The fact remains that digestif spirits began primarily as medicinal tonics years ago. They were made with spices, herbs, and other flavoring ingredients that help calm the stomach. Over time, they evolved from being just medicinal spirits to formal drinks used in dining.

Generally, there are four categories of digestifs:

  • Fortified Wines: This category stands out as one of the most popular types of digestifs. You cannot talk about digestif without mentioning fortified wines like sherry and port wines. While dry vermouth is an aperitif, on one hand, sweet vermouth is a great digestif on the other hand.

  • Bitter Liqueurs: Just the same way bitters are great as aperitifs, there are some that are better-suited as digestifs. Though the digestif itself is slightly sweeter and richer, the ingredients that give them a bitter profile aid digestion. Amaros is a good example of an Italian bitter that can pass for a digestif.

  • Aged Liquor: In addition to the traditional digestif liquors like brandies (eau de vie, grappa, and calvados), almost all aged liquors are very good digestifs. Whiskeys, especially scotch, and Anejo tequilas are very popular and also excellent digestifs.

  • Sweet Liqueurs: Maraschino, limoncello, and brandy-based orange liqueur like Grand Marnier are sweeter fruit liqueurs that are nice after-dinner drinks.

  • Herbal Liqueurs: Many of those herbal elixirs of old now pass off as today’s herbal liqueurs, and they do just great as digestifs. Some of them include Becherovka, Zwack, Cynar, Fernet-Branca, aquavit, Benedictine, Chartreuse, Sambuca, and Galliano among others.

When and How to Serve


Brand ambassador for Marie Brizard, Kelvin Charuel said, “It’s not just to open the aperitif, it’s more something to get social and to get together and spend some good time, to have a nice drink with family and friends. It’s more sharing some precious time.”

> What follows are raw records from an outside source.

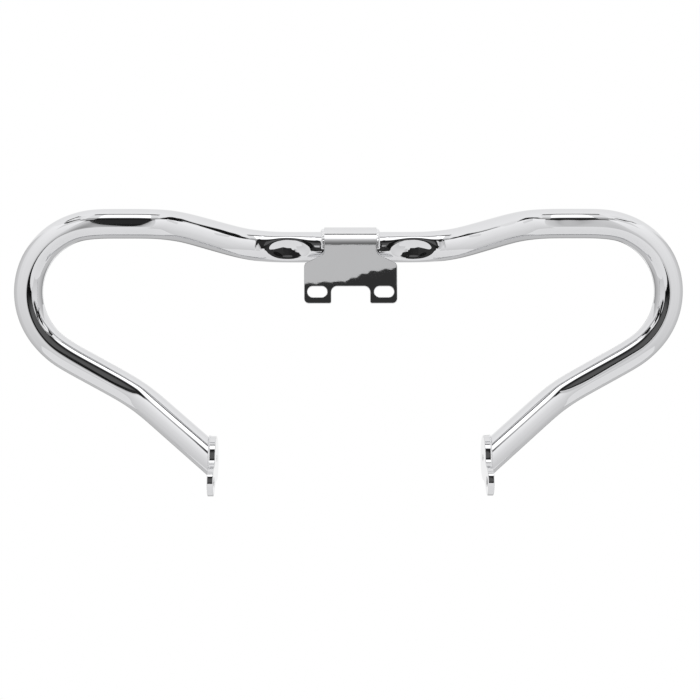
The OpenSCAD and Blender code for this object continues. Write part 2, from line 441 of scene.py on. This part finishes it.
# %% Cards for the dents and the saddle
FLAG_X = 56
FLAG_BACK_Y = -25
both_sides("black_flag", [upright(FLAG_X, y, 24, 80, 0.01) for y in (NEAR_Y, FLAG_BACK_Y)])
DENT_CARD_TOP = 20
dent_posts = [(NEAR_HALF, -60, 0.03), (72, -48, 0.03), (98, -48, 0.02), (104, -10, 0.02), (140, -5, 0.02)]
dent_rungs = [upright(x, NEAR_Y, foot, DENT_CARD_TOP, level) for x, foot, level in dent_posts]
both_sides("dent_card", dent_rungs)
SADDLE_CARD_HALF = 32
saddle_rows = [(66, 0.15), (90, 0.26), (107, 0.4), (123, 0.55), (142, 0.75), (165, 1.2)]
panel("saddle_card", [across(SADDLE_CARD_HALF, NEAR_Y, z, level) for z, level in saddle_rows])
print("Saddle card: levels", saddle_rows[0][1], "to", saddle_rows[-1][1])

# %% [markdown]
# ## Behind the bar
# The underside of a tube looks down and back. Without walls there it would all be white,
# and the tube would melt into the page. Glowing walls and a glowing table top give each
# tube a soft, slightly darker lower half. The walls' light is painted darker towards the
# back, and the table's glow is darker in a strip along its near edge and a little dimmer
# further out.

# %% Back walls and table
# The back walls glow, with painted shade that darkens them towards the back.
both_sides(
    "back_wall",
    [
        upright(950, 100, FLOOR_Z, 600, 0.8, 0.85),
        upright(1000, 700, FLOOR_Z, 500, 0.65),
        upright(1000, 1500, FLOOR_Z, 400, 0.5),
        upright(300, 1500, FLOOR_Z, 300, 0.3),
    ],
)
TABLE_HALF = 1200
TABLE_Z = -610
TABLE_EDGE_Y = 352
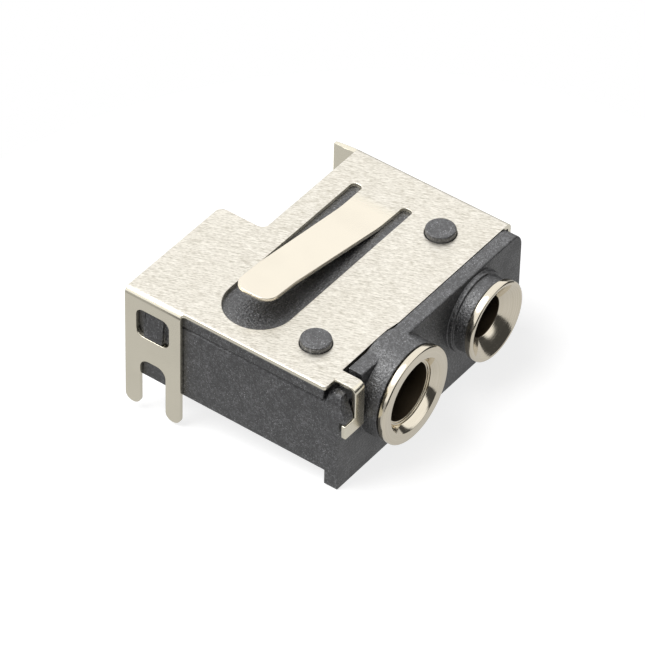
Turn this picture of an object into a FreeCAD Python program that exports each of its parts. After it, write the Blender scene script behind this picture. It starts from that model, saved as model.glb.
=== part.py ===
import FreeCAD, Part
import math
import os
import Sketcher
from FreeCAD import Vector

# Twin audio socket for a circuit board: a large socket for 3.5 mm plugs beside a small one for
# 2.5 mm plugs. Millimetres. X runs across the two sockets, from the large one to the small one,
# Y runs back from the front face, and Z runs up from the board.
# The plugs go in along +Y. The sketches below measure from the near front corner of the housing
# at board level, and every finished piece is then placed so that the origin lies on the large
# socket's axis, in the plane of the front face.

doc = FreeCAD.newDocument("twin_audio_socket")
sheet = doc.addObject("Spreadsheet::Sheet", "Dim")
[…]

While settling down to an aperitif involves food and drink, the main purpose is to connect with friends and family. It doesn’t have to be heavy drinking or taking large portions, “It’s setting yourself up for a better dining and living experience,” says Daniel Cooney, owner of Heavenly Spirits import company.

When serving aperitif, there are no rules. But you can follow a few rules of thumb:

  • Serve approximately 30 to 60 minutes before dinner, after guests have arrived.

  • As for the type of glass to use, this varies based on the type of drink you made. But, you can serve neat in snifter or small cordial glass or any vessel that works well with aromatics. Most likely use a glass with a long stem and a small bow.

  • If you’re serving on the rocks, use rock glasses.


  • Serve after dinner, anytime is fine.

  • Serve neat in a snifter or small cordial glass or any glass that is great with aromas. It works best with a long-stemmed glass with a small bow.

  • If served on ice, use a rock glass. Depending on the type of digestif served, your rock glass can be a shot glass, wine glass, or brandy glass.